The most profitable real estate deals rarely appear on the MLS. Experienced investors have known this for years, but the methods they use to find those hidden opportunities have changed dramatically. What once required hiring a team of researchers, driving neighborhoods for hours, or cold-calling thousands of homeowners can now be accomplished in a fraction of the time – thanks to the rise of data-driven tools that put deep property intelligence directly in investors’ hands.
If you’re still relying solely on the MLS to source deals, you’re competing with every other buyer in your market. Here’s a closer look at how smart investors are using data tools to get ahead – and how you can do the same.
The Off-Market Advantage
Off-market properties are homes or commercial assets not publicly listed for sale. They may be owned by distressed sellers, absentee landlords, estate executors, or owners who simply haven’t thought about selling yet. Because these deals don’t have multiple competing offers, buyers can often negotiate better prices, better terms, and faster closings.

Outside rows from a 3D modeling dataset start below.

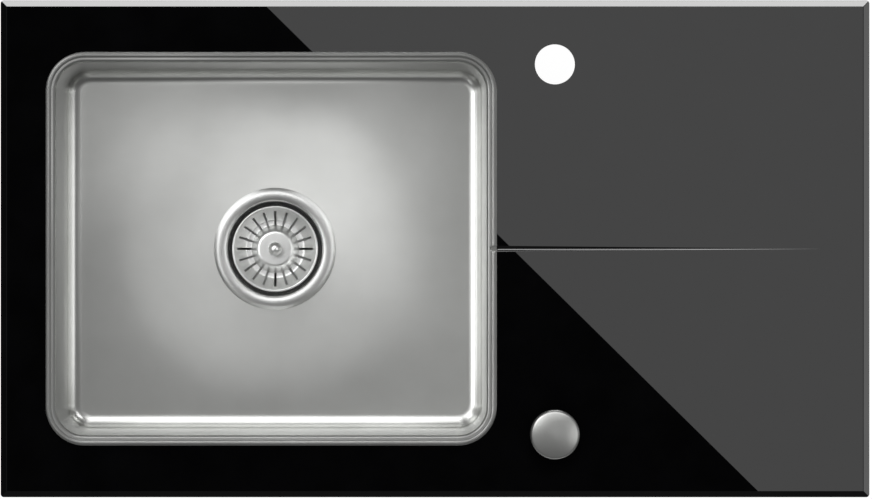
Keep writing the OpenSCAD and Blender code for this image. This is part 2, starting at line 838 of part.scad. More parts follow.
// A cable's end fitting: a sleeve with a nose that enters its holder and a bore for the wire
module ferrule(nose_l) {
  tip = ferrule_r - 1.2 - thread_fit;
  difference() {
    union() {
      translate([0, 0, -nose_l]) cylinder(r = tip, h = nose_l + eps);
      cylinder(r = ferrule_r, h = ferrule_l - 4);
      translate([0, 0, ferrule_l - 4]) cylinder(r1 = ferrule_r, r2 = cable_d / 2 + 0.4, h = 4);
    }
    translate([0, 0, -nose_l - eps]) cylinder(r = wire_bore, h = nose_l + ferrule_l - 1 + eps);
  }
}

module lever_ferrule() {
  color("#a9acad") at_waste() translate([stop_x + stop_t, crank_y, wire_z]) along_x() ferrule(stop_t);
}

module control_ferrule() {
  color("#a9acad") at_control() translate([wire_x, case_rear, rack_z]) along_y() ferrule(case_wall);
}

// Smooth curve through the route's points
function hermite(a, b, c, d, u) = 0.5 * ((2 * b) + (c - a) * u + (2 * a - 5 * b + 4 * c - d) * u * u
  + (3 * b - a - 3 * c + d) * u * u * u);
function pick(i) = route[max(0, min(len(route) - 1, i))];
function spot(u) = let (v = u * (len(route) - 1), i = min(floor(v), len(route) - 2))
  hermite(pick(i - 1), pick(i), pick(i + 1), pick(i + 2), v - i);
function unit(v) = v / norm(v);
function heading_at(k) = k == 0 ? [1, 0, 0] : k == cable_rings ? [0, -1, 0]
  : unit(spot((k + 0.5) / cable_rings) - spot((k - 0.5) / cable_rings));

module cable_sheath() {
  points = [for (k = [0:cable_rings]) let (
      p = spot(k / cable_rings), t = heading_at(k),
      u = unit(cross(t, [0.35, 0.35, 0.87])), v = cross(t, u)
    ) each [for (j = [0:cable_sides - 1]) let (a = 360 * j / cable_sides)
      p + cable_d / 2 * (u * cos(a) + v * sin(a))]];
  sides = [for (k = [0:cable_rings - 1], j = [0:cable_sides - 1]) let (
      a = k * cable_sides + j, b = k * cable_sides + (j + 1) % cable_sides
    ) each [[a, a + cable_sides, b], [b, a + cable_sides, b + cable_sides]]];
  caps = [for (j = [1:cable_sides - 2]) each [
      [0, j, j + 1],
      [cable_rings * cable_sides, cable_rings * cable_sides + j + 1, cable_rings * cable_sides + j]
    ]];
  color("#1b1c1e") polyhedron(points, concat(sides, caps));
}

module rack_wire() {
  color("#9a9c9d") at_control() translate([wire_x, rack_rear - 1, rack_z]) along_y()
    cylinder(r = wire_r, h = case_rear - rack_rear + ferrule_l - 3);
}

// Rack teeth face the pinion, with a space opposite its centre at rest
module rack() {
  slope = tan(pressure);
  half = PI / 4;
  color("#dcdcd8") at_control() translate([0, 0, rack_z - rack_h / 2]) difference() {
    linear_extrude(rack_h) union() {
      translate([-rack_back, rack_front]) square([rack_back - rack_root, rack_rear - rack_front]);
      for (k = [-2:4]) translate([-rack_line, PI * (k + 0.5)]) polygon([
        [-1.25 - eps, -half - 1.25 * slope], [-1.25, -half - 1.25 * slope], [1, -half + slope],
        [1, half - slope], [-1.25, half + 1.25 * slope], [-1.25 - eps, half + 1.25 * slope]
      ]);
    }
    translate([wire_x, rack_rear - 1 - glue, rack_h / 2]) along_y()
      cylinder(r = wire_r + thread_fit, h = 2);
  }
}

// Involute flank: the angle that it has turned through at radius r, in degrees
function involute(r) = let (a = acos(min(1, base_r / r))) tan(a) * 180 / PI - a;
tooth_half = 360 / teeth / 4 + (shift * tan(pressure) - backlash / 2) / pitch_r * 180 / PI;
function flank_angle(r) = tooth_half + involute(pitch_r) - involute(r);
flank = [for (k = [0:5]) let (r = base_r + (tip_r - base_r) * k / 5) [r, flank_angle(r)]];
function polar(r, a) = [r * cos(a), r * sin(a)];

module pinion() {
  color("#dcdcd8") at_control() translate([0, 0, rack_z - pinion_h / 2]) linear_extrude(pinion_h)
    difference() {
      polygon([for (k = [0:teeth - 1]) let (a = 180 + 360 / teeth * k) each concat(
        [polar(root_r, a - flank[0][1])], [for (f = flank) polar(f[0], a - f[1])],
        [for (f = backward(flank)) polar(f[0], a + f[1])], [polar(root_r, a + flank[0][1])]
      )]);
      circle(spindle_r + thread_fit);
    }
}

module control_spindle() {
  low = case_floor + play;
  color("#a9acad") at_control() {
    translate([0, 0, low]) cylinder(r = spindle_r, h = knob_z + knob_h - 4 - low);
    translate([0, 0, rack_z + pinion_h / 2 + play / 3]) cylinder(r = spindle_r + 1.5, h = 1);
  }
}

module control_knob() {
  edge_r = 3;
  crown_r = 90;
  half_a = asin((knob_r - edge_r) / (crown_r - edge_r));
  skin = 1.6;
  boss = spindle_r + 3;
  top = knob_z + knob_h;
  edge_z = top - crown_r + (crown_r - edge_r) * cos(half_a);
  color("#b4b6b5") at_control() difference() {
    rotate_extrude() polygon(concat(
      [[0, knob_z], [knob_r, knob_z]],
      [for (k = [0:6]) let (a = (90 - half_a) * k / 6)
        [knob_r - edge_r + edge_r * cos(a), edge_z + edge_r * sin(a)]],
      [for (k = [1:6]) let (a = half_a * (1 - k / 6))
        [crown_r * sin(a), top - crown_r * (1 - cos(a))]]
    ));
    translate([0, 0, knob_z - eps])
      ring(knob_r - skin, boss, knob_h - skin - crown_r * (1 - cos(half_a)) + eps);
    translate([0, 0, knob_z - eps]) cylinder(r = spindle_r + thread_fit, h = knob_h - 4 + glue + eps);
  }
}

module control_gasket() {
  color("#17181a") at_control() translate([0, 0, top_z]) ring(collar_r - 0.5, bushing_r + 0.2, gasket_h);
}

module control_bushing() {
  low = case_z;
  color("#b4b6b5") at_control() difference() {
    union() {
      translate([0, 0, collar_z]) cylinder(r = collar_r, h = collar_h);
      translate([0, 0, low]) cylinder(r = bushing_r, h = collar_z - low + collar_h / 2);
    }
    translate([0, 0, low - eps]) cylinder(r = spindle_r + fit, h = collar_z + collar_h - low + 2 * eps);
  }
}

module control_washer() {
  color("#17181a") at_control() translate([0, 0, glass_z - washer_t])
    ring(backnut_r - 0.5, bushing_r + 0.2, washer_t);
}

module control_backnut() {
  color("#d9d9d4") at_control() translate([0, 0, backnut_z]) difference() {
    cylinder(r = backnut_r, h = backnut_h, $fn = 8);
    translate([0, 0, -eps]) cylinder(r = bushing_r + thread_fit, h = backnut_h + 2 * eps);
  }
}

// Four ears outside the case take the cover's screws
module screw_places() {
  for (x = [case_left - screw_head_r, case_right + screw_head_r], y = [case_front + 6, case_rear - 6])
    translate([x, y, case_floor]) children();
}

module ears(from, to) {
  screw_places() translate([0, 0, from]) cylinder(r = screw_head_r + 1, h = to - from);
}

module control_housing() {
  color("#2a2b2d") at_control() difference() {
    union() {
      translate([case_left, case_front, case_floor])
        cube([case_right - case_left, case_rear - case_front, case_h]);
      ears(0, screw_l + 2);
    }
    translate([0, 0, case_floor - eps])
      cylinder(r = tip_r + 0.7, h = rack_z + pinion_h / 2 + 2 - case_floor + eps);
    translate([-rack_back - play, case_front + case_wall, case_floor - eps])
      cube([rack_back - rack_root + 2.6 + play, case_rear - case_front - 2 * case_wall,
        rack_z + rack_h / 2 + play - case_floor + eps]);
    cylinder_bore(spindle_r + fit, case_floor, case_z);
    translate([wire_x, case_rear - case_wall - eps, rack_z]) along_y()
      cylinder(r = ferrule_r - 1.2, h = case_wall + 2 * eps);
    screw_places() translate([0, 0, -eps]) cylinder(r = screw_r + thread_fit, h = screw_l + 1 + eps);
  }
}

module cylinder_bore(r, from, to) { translate([0, 0, from - eps]) cylinder(r = r, h = to - from + 2 * eps); }

module control_cover() {
  color("#2a2b2d") at_control() difference() {
    union() {
      translate([case_left, case_front, case_floor - cover_t])
        cube([case_right - case_left, case_rear - case_front, cover_t]);
      ears(-cover_t, 0);
      translate([-rack_back, case_front + case_wall + play, case_floor - eps]) cube([
        rack_back - rack_root, case_rear - case_front - 2 * (case_wall + play),
        rack_z - rack_h / 2 - play - case_floor + eps
      ]);
    }
    screw_places() translate([0, 0, -cover_t - eps]) cylinder(r = screw_r + thread_fit, h = cover_t + 2 * eps);
  }
}

module cover_screws() {
  head_h = 1.6;
  color("#a9acad") at_control() screw_places() {
    translate([0, 0, -cover_t - head_h]) cylinder(r = screw_head_r, h = head_h);
    translate([0, 0, -cover_t - head_h / 2]) cylinder(r = screw_r, h = cover_t + head_h / 2 + screw_l);
  }
}

rim_seal();
glass_top();
lip_sealant();
bowl();
side_pads();
base_pad();
support_frame();
frame_bond();
cross_rail();
rail_pad();
clamp_brackets();
clamp_studs();
clamp_wing_nuts();
clamp_arm(0);  // clamp_arm_1
clamp_arm(1);  // clamp_arm_2
clamp_arm(2);  // clamp_arm_3
clamp_arm(3);  // clamp_arm_4
clamp_arm(4);  // clamp_arm_5
clamp_arm(5);  // clamp_arm_6
strainer_cup();
flange_gasket();
waste_gasket();
waste_housing();
clamp_bolt();
bolt_nut();
lift_pin();
basket();
basket_seal();
basket_stem();
basket_ball_knob();
lever_shaft();
lift_lever();
shaft_seal();
crank_arm();
lever_wire();
lever_ferrule();
cable_sheath();
control_ferrule();
rack_wire();
rack();
pinion();
control_spindle();
control_knob();
control_gasket();
control_bushing();
control_washer();
control_backnut();
control_housing();
control_cover();
cover_screws();
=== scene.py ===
"""Looks of an inset kitchen sink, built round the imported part.

A pressed steel bowl is let into a bevelled black glass drainer. The pieces that the eye goes to
first, the glass, the bowl, the strainer and the two knobs, get fine meshes made from the sink's own
sections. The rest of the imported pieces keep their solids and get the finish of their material.
Sizes are in millimetres and angles in degrees, and every mesh is written in metres in the part's
own frame. The studio's places and sizes are in metres.
"""

from __future__ import annotations

import json
import logging
import math
from dataclasses import dataclass
from enum import Enum
from typing import Callable, Sequence

import bmesh
import bpy
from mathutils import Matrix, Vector

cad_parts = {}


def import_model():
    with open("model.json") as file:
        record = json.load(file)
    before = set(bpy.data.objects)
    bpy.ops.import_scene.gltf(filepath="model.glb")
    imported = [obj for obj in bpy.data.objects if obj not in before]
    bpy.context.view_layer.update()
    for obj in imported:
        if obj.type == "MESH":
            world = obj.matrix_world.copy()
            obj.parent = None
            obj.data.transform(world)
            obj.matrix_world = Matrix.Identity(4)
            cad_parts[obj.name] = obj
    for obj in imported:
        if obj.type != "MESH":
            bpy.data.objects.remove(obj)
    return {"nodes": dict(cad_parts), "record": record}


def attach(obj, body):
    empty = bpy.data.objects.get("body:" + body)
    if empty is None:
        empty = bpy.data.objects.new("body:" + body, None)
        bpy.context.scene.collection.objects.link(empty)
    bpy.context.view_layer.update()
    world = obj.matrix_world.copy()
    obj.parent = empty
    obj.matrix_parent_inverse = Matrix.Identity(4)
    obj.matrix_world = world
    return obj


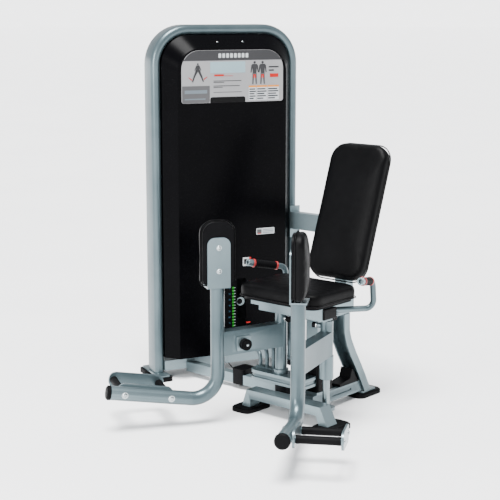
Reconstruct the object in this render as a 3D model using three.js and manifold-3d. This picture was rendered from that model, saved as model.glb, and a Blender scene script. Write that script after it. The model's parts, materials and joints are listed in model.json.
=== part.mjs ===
// Seated hip adductor machine: a weight tower, a seat on a low frame, and two swinging thigh arms.
// Millimetres, +Z up. The user faces -Y, so +X is the user's left. While it is being drawn, the origin
// is the floor point midway between the two arm pivots; the last lines move it under the whole machine.
import * as THREE from 'three';
import { mergeVertices } from 'three/addons/utils/BufferGeometryUtils.js';
import Module from 'manifold-3d';

const wasm = await Module();
wasm.setup();

// ---------------------------------------------------------------- driving dimensions
const GAP = 0.3; // clearance between pieces that touch
const RUNNING = 0.4; // radial clearance of a turning or sliding fit
const PAD_HEIGHT = 20; // rubber feet

// weight tower, drawn in its own frame: x is its depth towards the seat, y its width
const TOWER_HEIGHT = 1606;
const TOWER_HALF_WIDTH = 362;
const TOWER_DEPTH = 112;
const TOWER_TUBE = 44;
const TOWER_CORNER = 175;
const TOWER_DISTANCE = 822;
const TOWER_SHIFT = 6; // of its middle, across its width
const TOWER_TURN = -23.4;
const SHROUD_WALL = 5;
const SHROUD_BOTTOM = 100;
const SHROUD_RIM = 26;
const FRONT_FACE = 120;
const FRONT_INSET = 50;
const REAR_FACE = 102;
const REAR_INSET = 30;
const SLOT_WIDTH = 46;
const SLOT_BOTTOM = 120;
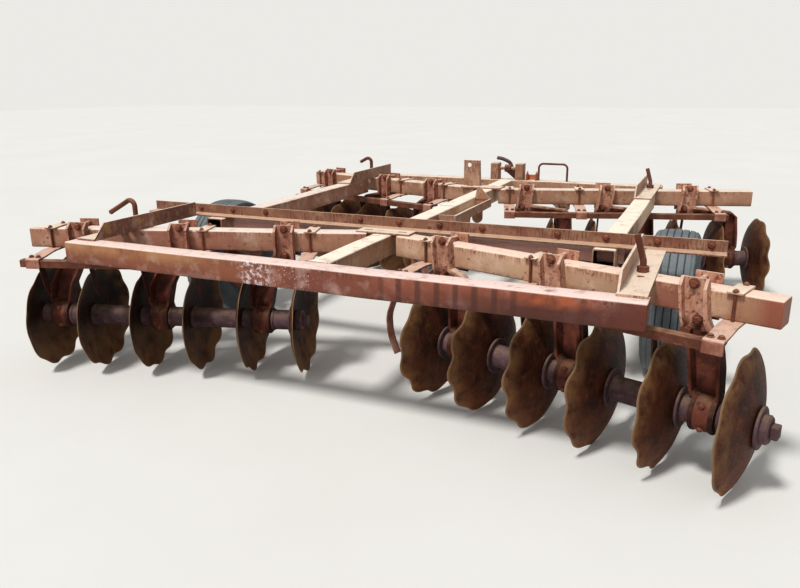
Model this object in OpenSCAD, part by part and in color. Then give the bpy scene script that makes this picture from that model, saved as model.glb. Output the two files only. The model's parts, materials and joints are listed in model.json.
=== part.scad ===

The challenge has always been finding these opportunities before someone else does. That’s where data tools have changed the game entirely.
What Data Tools Actually Do
Modern real estate data platforms aggregate public records from county assessors, tax authorities, court filings, and deed registries. They organize this information in ways that make it easy to filter, sort, and identify motivated sellers based on specific signals.
Some of the most valuable data points investors look for include:
- Tax delinquency records – Owners behind on taxes are often open to a fast sale
- Absentee ownership – Out-of-state or non-occupant owners may be more motivated to sell
- Equity position – High-equity owners have flexibility and may accept creative deal structures
- Probate and inheritance filings – Heirs who’ve inherited property often want to liquidate quickly
- Pre-foreclosure status – Homeowners facing foreclosure may prefer a private sale over a public auction
By combining these signals, investors can build highly targeted lead lists of property owners who are far more likely to sell – before those properties ever hit the open market.
How Investors Are Using These Tools Day-to-Day
Platforms that allow investors to search and filter ownership records have become a core part of deal-finding workflows. Rather than waiting for a wholesaler to bring a deal or hoping an agent surfaces something interesting, proactive investors are now running their own searches regularly.
A typical workflow might look like this: an investor identifies a zip code or neighborhood they want to target, filters for properties meeting specific criteria (say, owned for more than 10 years, absentee owner, tax delinquent), and then exports that list for direct mail, cold outreach, or skip tracing.
Tools that let you search property records and ownership data – including tax history, estimated values, and transaction history – are particularly useful here. A good example is a platform that allows you to run targeted property ownership and records searches across large datasets quickly, which is exactly the kind of research edge that separates active deal-finders from passive investors waiting on the sidelines.
AI Is Adding Another Layer
Beyond static data searches, artificial intelligence is beginning to play a role in predicting which properties are most likely to come to market soon. Some tools now analyze patterns – like how long an owner has held a property, recent utility disconnections, code violations, or changes in tax payment behavior – and assign a likelihood score to each property.
This predictive approach means investors can focus their outreach on the highest-probability leads rather than blasting generic campaigns to thousands of unqualified contacts. It reduces marketing costs, improves conversion rates, and allows smaller investors to compete with large institutional buyers who have dedicated acquisition teams.
Direct Mail Still Works – When Paired With Good Data
One thing experienced investors will tell you is that the tool is only as good as the list behind it. Direct mail campaigns, cold calling, and text outreach all become significantly more effective when the underlying data is accurate and well-filtered.
Outdated or generic lists produce low response rates and wasted budget. But a tightly filtered list of, say, 200 high-equity absentee owners in a specific neighborhood – sourced from reliable public records – can generate surprisingly strong results even with modest outreach volume.
This is why savvy investors spend serious time on the research phase before ever picking up a phone or sending a postcard.
Getting Started Without Overcomplicating It
You don’t need a massive tech stack to start finding off-market deals with data. Here’s a simple starting point:
- Pick one market or neighborhood to focus on
- Identify two or three seller signals that match your buying criteria
- Use a public records or data platform to pull a targeted list
- Start with a small, personalized outreach campaign
- Track responses and refine your filters based on what’s working
Consistency matters more than volume when you’re starting out. Investors who reach out to a small, well-researched list every week will outperform those who occasionally blast large, unfocused campaigns.
The Competitive Edge Is Real
The investors who are consistently finding deals in competitive markets aren’t necessarily smarter or better capitalized. Many of them have simply built a systematic approach to researching ownership data and acting on it faster than the competition.
Data tools have leveled the playing field in a meaningful way. What was once the exclusive advantage of large wholesalers or institutional buyers is now accessible to individual investors willing to put in the research work. The off-market opportunity is still very much alive – you just need the right information to find it.